DIRECTIONS FOR THIS TASK: Word for word, restate every line of the material.

GIVEN INFORMATION:
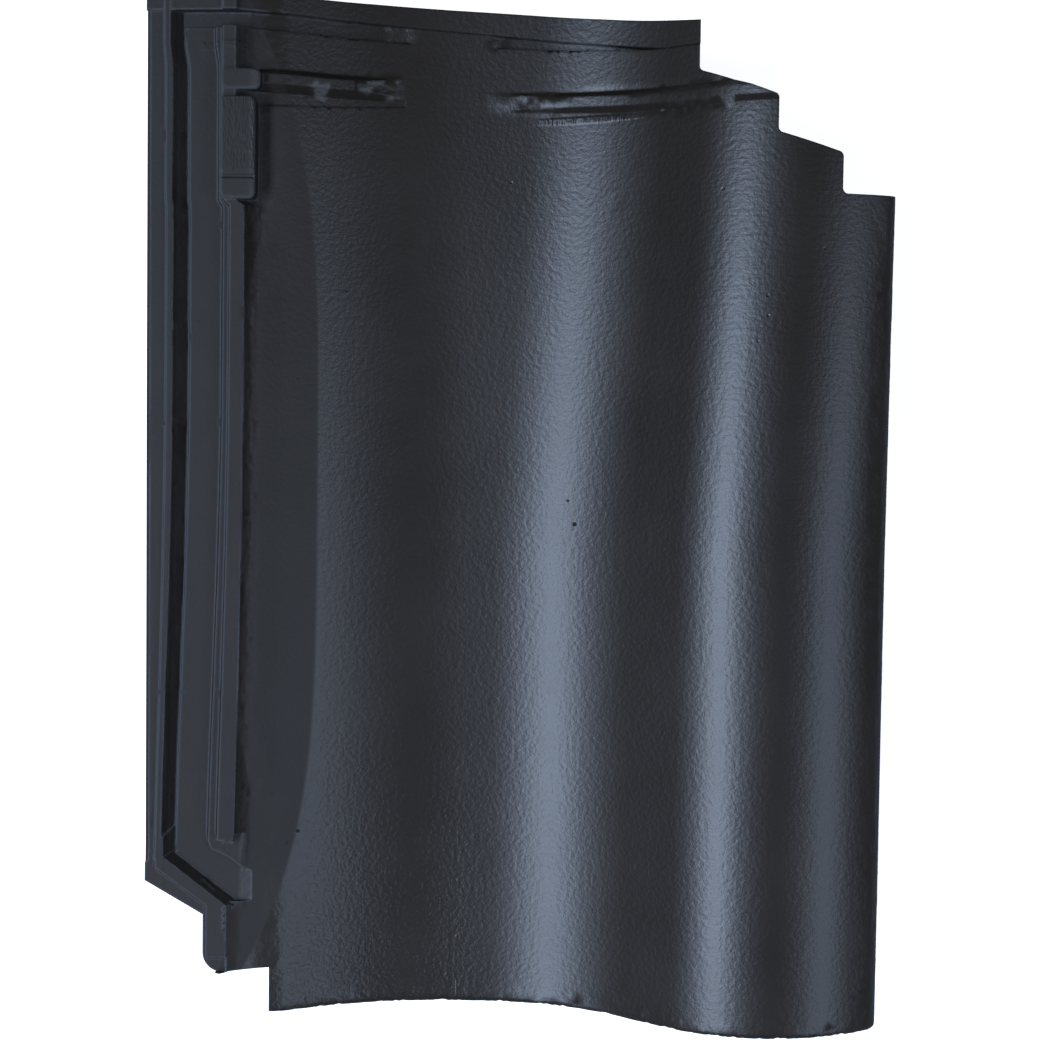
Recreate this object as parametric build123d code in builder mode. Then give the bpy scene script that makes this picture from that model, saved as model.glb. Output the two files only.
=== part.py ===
from build123d import *
from math import asin, atan, cos, degrees, radians, sin, sqrt, tan
import os

# Interlocking clay roof tile, one fired piece. It is drawn in its own frame: X runs across it from
# the left edge, Y up it from the foot to the head, and Z is measured from the lowest line of the pan.

# Whole tile
tile_width = 264.4
tile_length = 367.0
body_thickness = 12.0
edge_round = 1.2
overrun = 5.0

# Wave of the upper face: pan, left flank, heel, right flank and roll
pan_x = 103.0
pan_left_radius = 112.0
pan_left_angle = 24.0
pan_rise = 35.0
heel_radius = 33.0
crest_height = 42.0
roll_width = 48.4
flank_angle_at_foot = 39.4
flank_angle_at_head = 40.3
crest_radius = 58.0
roll_radius = 80.0
crest_shift_at_head = 6.0

# The roll keeps its place from the foot to here, and moves to the right from here to the head
taper_start_y = 170.0

# Side lock along the left edge, from the flange to the inner rib
flange_level = 21.5
outer_rib_level = 23.0
channel_level = 18.2
gutter_level = 17.0
ledge_level = 20.4
inner_rib_level = 24.4
shelf_underside = 8.0
flange_width = 6.0
outer_rib_width = 2.4
channel_wall_run = 4.0
gutter_width = 0.9
channel_width = 11.0
ledge_width = 2.8
inner_rib_width = 4.4
step_run = 0.9
inner_rib_run = 7.6
lock_drift = 4.4
lock_bend_y = 230.0
lock_curve = 1.5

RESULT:
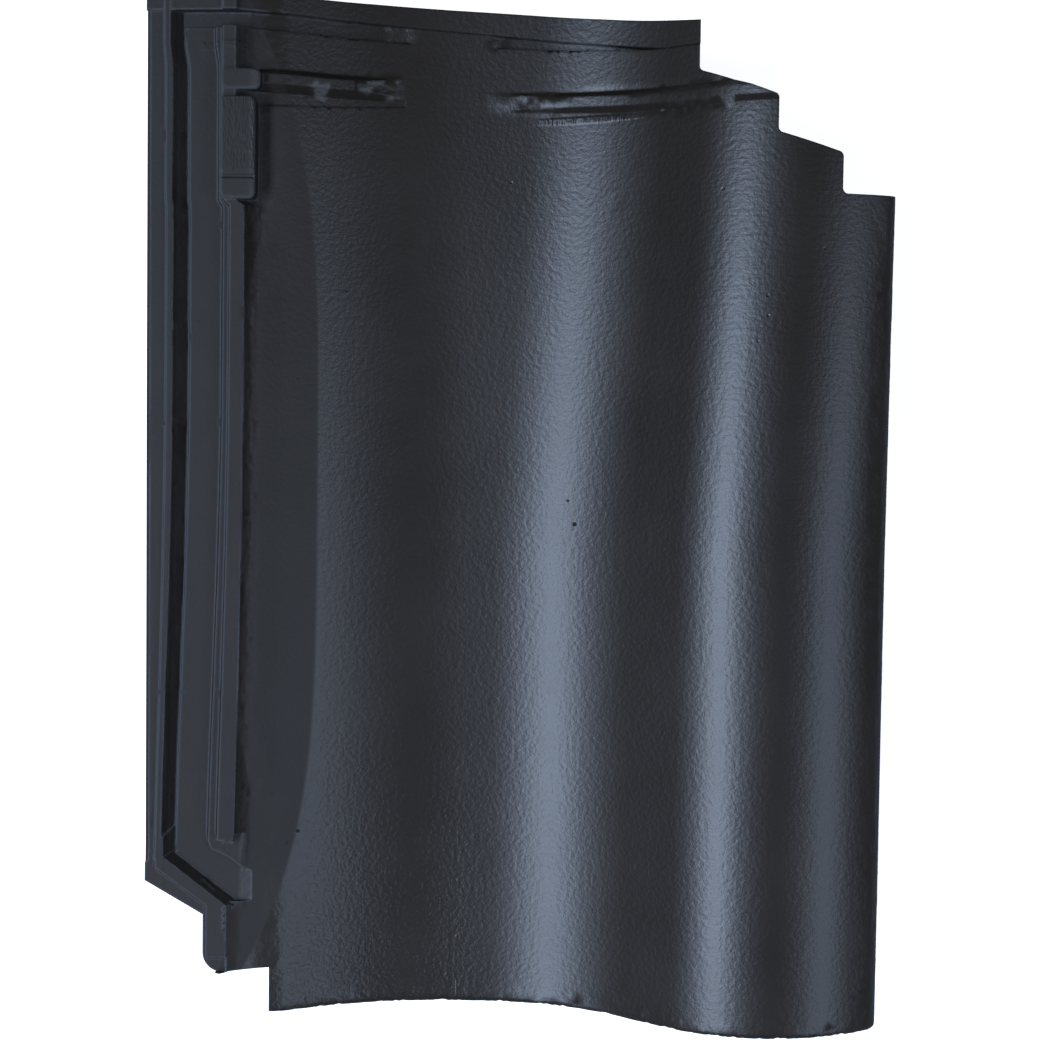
Recreate this object as parametric build123d code in builder mode. Then give the bpy scene script that makes this picture from that model, saved as model.glb. Output the two files only.
=== part.py ===
from build123d import *
from math import asin, atan, cos, degrees, radians, sin, sqrt, tan
import os

# Interlocking clay roof tile, one fired piece. It is drawn in its own frame: X runs across it from
# the left edge, Y up it from the foot to the head, and Z is measured from the lowest line of the pan.

# Whole tile
tile_width = 264.4
tile_length = 367.0
body_thickness = 12.0
edge_round = 1.2
overrun = 5.0

# Wave of the upper face: pan, left flank, heel, right flank and roll
pan_x = 103.0
pan_left_radius = 112.0
pan_left_angle = 24.0
pan_rise = 35.0
heel_radius = 33.0
crest_height = 42.0
roll_width = 48.4
flank_angle_at_foot = 39.4
flank_angle_at_head = 40.3
crest_radius = 58.0
roll_radius = 80.0
crest_shift_at_head = 6.0

# The roll keeps its place from the foot to here, and moves to the right from here to the head
taper_start_y = 170.0

# Side lock along the left edge, from the flange to the inner rib
flange_level = 21.5
outer_rib_level = 23.0
channel_level = 18.2
gutter_level = 17.0
ledge_level = 20.4
inner_rib_level = 24.4
shelf_underside = 8.0
flange_width = 6.0
outer_rib_width = 2.4
channel_wall_run = 4.0
gutter_width = 0.9
channel_width = 11.0
ledge_width = 2.8
inner_rib_width = 4.4
step_run = 0.9
inner_rib_run = 7.6
lock_drift = 4.4
lock_bend_y = 230.0
lock_curve = 1.5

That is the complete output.